TASK BRIEF
Transcribe every record that appears below, exactly and in full.
--- START OF GIVEN DATA ---
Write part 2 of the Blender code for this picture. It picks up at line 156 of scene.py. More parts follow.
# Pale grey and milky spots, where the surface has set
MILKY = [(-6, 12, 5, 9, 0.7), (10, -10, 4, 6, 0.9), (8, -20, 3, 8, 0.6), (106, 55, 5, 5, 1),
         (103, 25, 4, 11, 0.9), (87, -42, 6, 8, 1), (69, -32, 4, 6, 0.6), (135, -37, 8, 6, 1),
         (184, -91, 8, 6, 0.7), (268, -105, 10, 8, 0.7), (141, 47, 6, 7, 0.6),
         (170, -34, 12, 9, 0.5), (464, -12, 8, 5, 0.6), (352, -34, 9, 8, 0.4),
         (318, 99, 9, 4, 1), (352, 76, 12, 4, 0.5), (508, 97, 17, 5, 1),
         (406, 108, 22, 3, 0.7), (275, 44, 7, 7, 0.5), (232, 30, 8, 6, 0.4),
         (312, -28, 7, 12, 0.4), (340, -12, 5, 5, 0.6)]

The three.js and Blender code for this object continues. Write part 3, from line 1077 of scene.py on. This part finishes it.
--- END OF GIVEN DATA ---
RESULT
Write part 2 of the Blender code for this picture. It picks up at line 156 of scene.py. More parts follow.
# Pale grey and milky spots, where the surface has set
MILKY = [(-6, 12, 5, 9, 0.7), (10, -10, 4, 6, 0.9), (8, -20, 3, 8, 0.6), (106, 55, 5, 5, 1),
         (103, 25, 4, 11, 0.9), (87, -42, 6, 8, 1), (69, -32, 4, 6, 0.6), (135, -37, 8, 6, 1),
         (184, -91, 8, 6, 0.7), (268, -105, 10, 8, 0.7), (141, 47, 6, 7, 0.6),
         (170, -34, 12, 9, 0.5), (464, -12, 8, 5, 0.6), (352, -34, 9, 8, 0.4),
         (318, 99, 9, 4, 1), (352, 76, 12, 4, 0.5), (508, 97, 17, 5, 1),
         (406, 108, 22, 3, 0.7), (275, 44, 7, 7, 0.5), (232, 30, 8, 6, 0.4),
         (312, -28, 7, 12, 0.4), (340, -12, 5, 5, 0.6)]

The three.js and Blender code for this object continues. Write part 3, from line 1077 of scene.py on. This part finishes it.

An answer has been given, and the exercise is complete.